▼

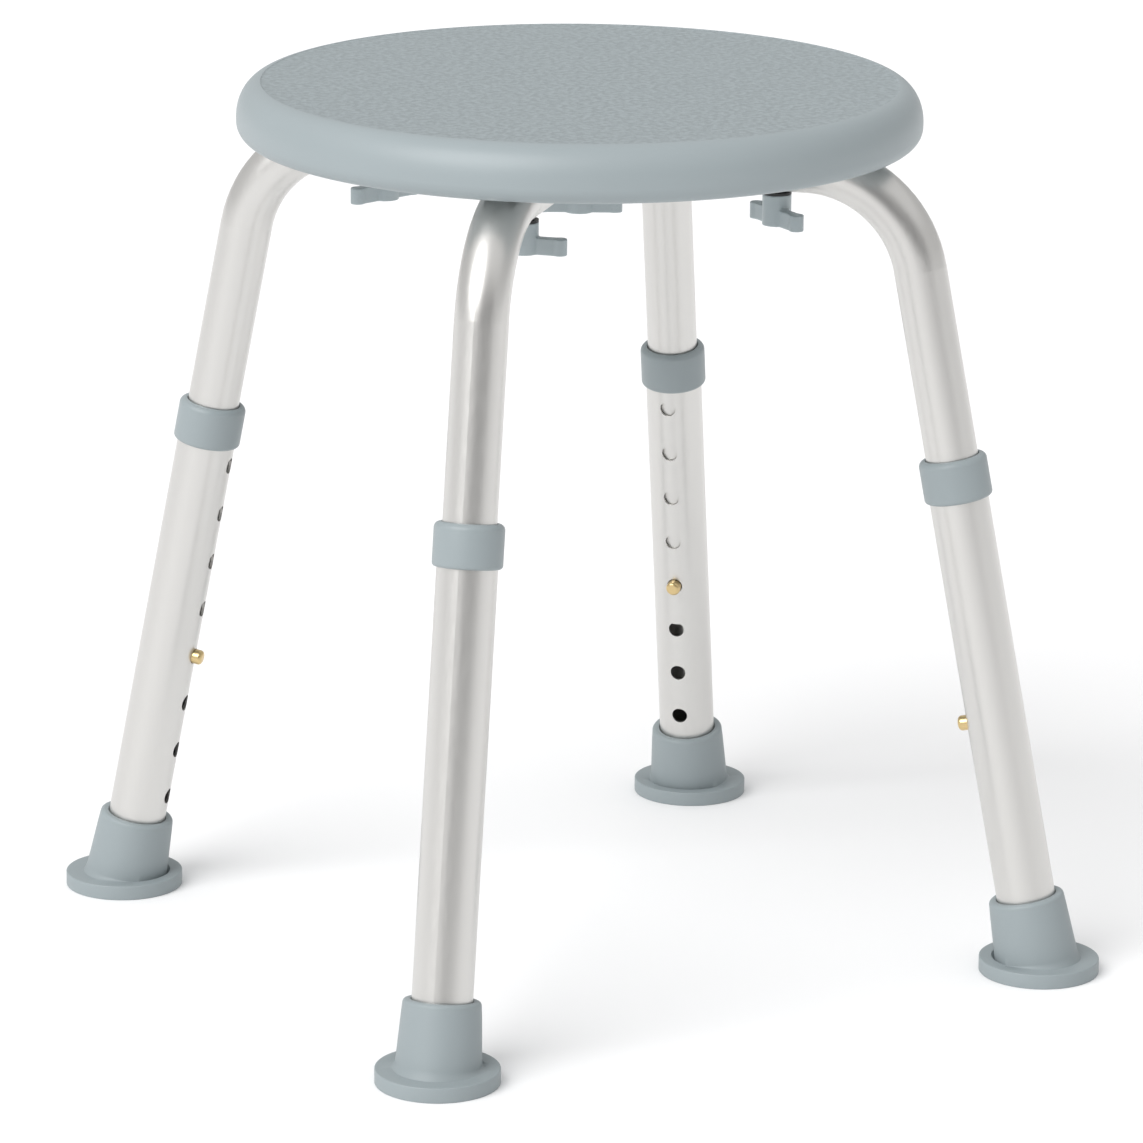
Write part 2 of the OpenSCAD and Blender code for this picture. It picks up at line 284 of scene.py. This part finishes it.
rim_plastic = moulded_plastic("SeatPlastic", PLASTIC, roughness=0.42)
top_plastic = seat_top_plastic("SeatTopPlastic", shade(PLASTIC, 0.915), roughness=0.52)
collar_plastic = moulded_plastic("CollarPlastic", shade(PLASTIC, 0.95), roughness=0.42)
# Painted light: the hand screws use the seat's plastic lightened 1.35 times, to offset the shade they sit
# in under the seat.
knob_plastic_painted_fill = moulded_plastic("KnobPlasticPaintedFill", shade(PLASTIC, 1.35), roughness=0.4)
foot_rubber = moulded_plastic("FootRubber", shade(PLASTIC, 0.93), roughness=0.5, grain=1100.0)
tube_metal = satin_aluminium("SatinAluminium", ALUMINIUM, roughness=0.33)
brass_metal = plain_metal("Brass", BRASS, roughness=0.3)
steel_metal = plain_metal("Steel", STEEL, roughness=0.3)
washer_black = moulded_plastic("WasherBlack", BLACK, roughness=0.5)


def dress(obj, *materials):
    """Gives an object its materials. Clearing the old ones also resets each face's material."""
    if len(obj.data.materials):
        obj.data.materials.clear()
    for m in materials:
        obj.data.materials.append(m)


# ---------------------------------------------------------------- mesh helpers
def add_object(name, data):
    obj = bpy.data.objects.new(name, data)
    bpy.context.scene.collection.objects.link(obj)
    return obj


def add_mesh(name, bm):
    """Makes an object of a bmesh, with its faces turned outward, and frees the bmesh."""
    bmesh.ops.recalc_face_normals(bm, faces=bm.faces)
    mesh = bpy.data.meshes.new(name)
    bm.to_mesh(mesh)
    bm.free()
    return add_object(name, mesh)


def arc(centre_r, centre_z, radius, start, end, steps=8):
    """Points (r, z) on an arc, from one angle to another in degrees, 0 outward and 90 up."""
    made = []
    for i in range(steps + 1):
        a = math.radians(start + (end - start) * i / steps)
        made.append((centre_r + radius * math.cos(a), centre_z + radius * math.sin(a)))
    return made


def loft(name, rings, count, material_of=None):
    """A closed skin through circles. Each ring is (centre, axis, radius). A radius of 0 closes an end."""
    bm = bmesh.new()
    loops = []
    for centre, axis, radius in rings:
        if radius <= 0:
            loops.append([bm.verts.new(centre)])
            continue
        turn = UP.rotation_difference(axis)
        loop = []
        for i in range(count):
            a = 2 * math.pi * i / count
            spoke = Vector((radius * math.cos(a), radius * math.sin(a), 0))
            loop.append(bm.verts.new(centre + turn @ spoke))
        loops.append(loop)
    for k in range(len(loops) - 1):
        low, high = loops[k], loops[k + 1]
        index = material_of(k) if material_of else 0
        for i in range(count):
            j = (i + 1) % count
            if len(low) == 1:
                corners = [low[0], high[j], high[i]]
            elif len(high) == 1:
                corners = [low[i], low[j], high[0]]
            else:
                corners = [low[i], low[j], high[j], high[i]]
            bm.faces.new(corners).material_index = index
    if len(loops[0]) > 1:
        low, high = loops[-1], loops[0]
        for i in range(count):
            j = (i + 1) % count
            bm.faces.new([low[i], low[j], high[j], high[i]])
    return add_mesh(name, bm)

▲

▸ Problem
Give back the whole listing exactly as it reads.

▸ The reply
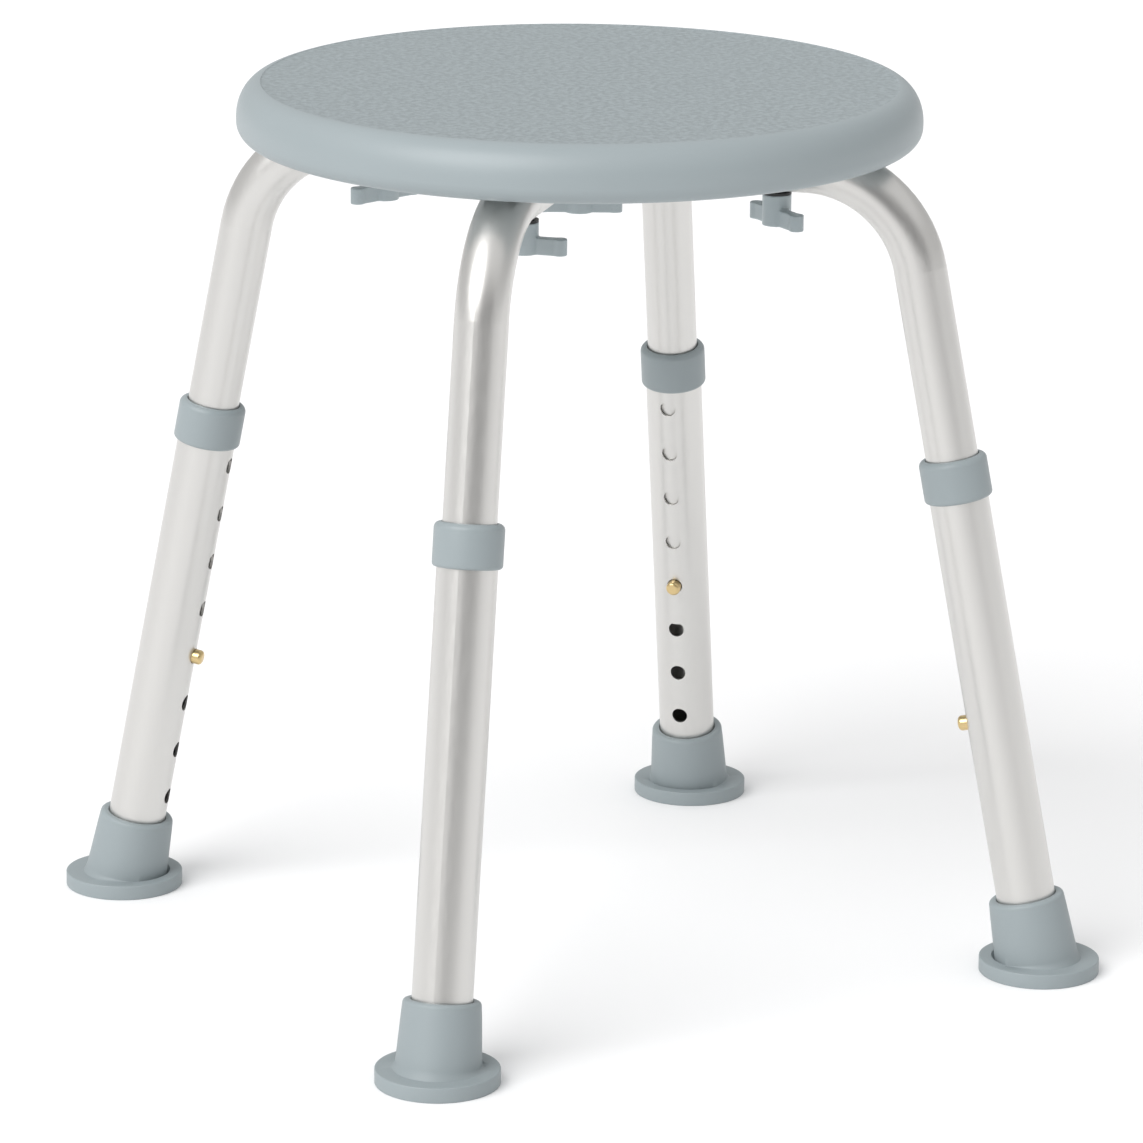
Write part 2 of the OpenSCAD and Blender code for this picture. It picks up at line 284 of scene.py. This part finishes it.
rim_plastic = moulded_plastic("SeatPlastic", PLASTIC, roughness=0.42)
top_plastic = seat_top_plastic("SeatTopPlastic", shade(PLASTIC, 0.915), roughness=0.52)
collar_plastic = moulded_plastic("CollarPlastic", shade(PLASTIC, 0.95), roughness=0.42)
# Painted light: the hand screws use the seat's plastic lightened 1.35 times, to offset the shade they sit
# in under the seat.
knob_plastic_painted_fill = moulded_plastic("KnobPlasticPaintedFill", shade(PLASTIC, 1.35), roughness=0.4)
foot_rubber = moulded_plastic("FootRubber", shade(PLASTIC, 0.93), roughness=0.5, grain=1100.0)
tube_metal = satin_aluminium("SatinAluminium", ALUMINIUM, roughness=0.33)
brass_metal = plain_metal("Brass", BRASS, roughness=0.3)
steel_metal = plain_metal("Steel", STEEL, roughness=0.3)
washer_black = moulded_plastic("WasherBlack", BLACK, roughness=0.5)


def dress(obj, *materials):
    """Gives an object its materials. Clearing the old ones also resets each face's material."""
    if len(obj.data.materials):
        obj.data.materials.clear()
    for m in materials:
        obj.data.materials.append(m)


# ---------------------------------------------------------------- mesh helpers
def add_object(name, data):
    obj = bpy.data.objects.new(name, data)
    bpy.context.scene.collection.objects.link(obj)
    return obj


def add_mesh(name, bm):
    """Makes an object of a bmesh, with its faces turned outward, and frees the bmesh."""
    bmesh.ops.recalc_face_normals(bm, faces=bm.faces)
    mesh = bpy.data.meshes.new(name)
    bm.to_mesh(mesh)
    bm.free()
    return add_object(name, mesh)


def arc(centre_r, centre_z, radius, start, end, steps=8):
    """Points (r, z) on an arc, from one angle to another in degrees, 0 outward and 90 up."""
    made = []
    for i in range(steps + 1):
        a = math.radians(start + (end - start) * i / steps)
        made.append((centre_r + radius * math.cos(a), centre_z + radius * math.sin(a)))
    return made


def loft(name, rings, count, material_of=None):
    """A closed skin through circles. Each ring is (centre, axis, radius). A radius of 0 closes an end."""
    bm = bmesh.new()
    loops = []
    for centre, axis, radius in rings:
        if radius <= 0:
            loops.append([bm.verts.new(centre)])
            continue
        turn = UP.rotation_difference(axis)
        loop = []
        for i in range(count):
            a = 2 * math.pi * i / count
            spoke = Vector((radius * math.cos(a), radius * math.sin(a), 0))
            loop.append(bm.verts.new(centre + turn @ spoke))
        loops.append(loop)
    for k in range(len(loops) - 1):
        low, high = loops[k], loops[k + 1]
        index = material_of(k) if material_of else 0
        for i in range(count):
            j = (i + 1) % count
            if len(low) == 1:
                corners = [low[0], high[j], high[i]]
            elif len(high) == 1:
                corners = [low[i], low[j], high[0]]
            else:
                corners = [low[i], low[j], high[j], high[i]]
            bm.faces.new(corners).material_index = index
    if len(loops[0]) > 1:
        low, high = loops[-1], loops[0]
        for i in range(count):
            j = (i + 1) % count
            bm.faces.new([low[i], low[j], high[j], high[i]])
    return add_mesh(name, bm)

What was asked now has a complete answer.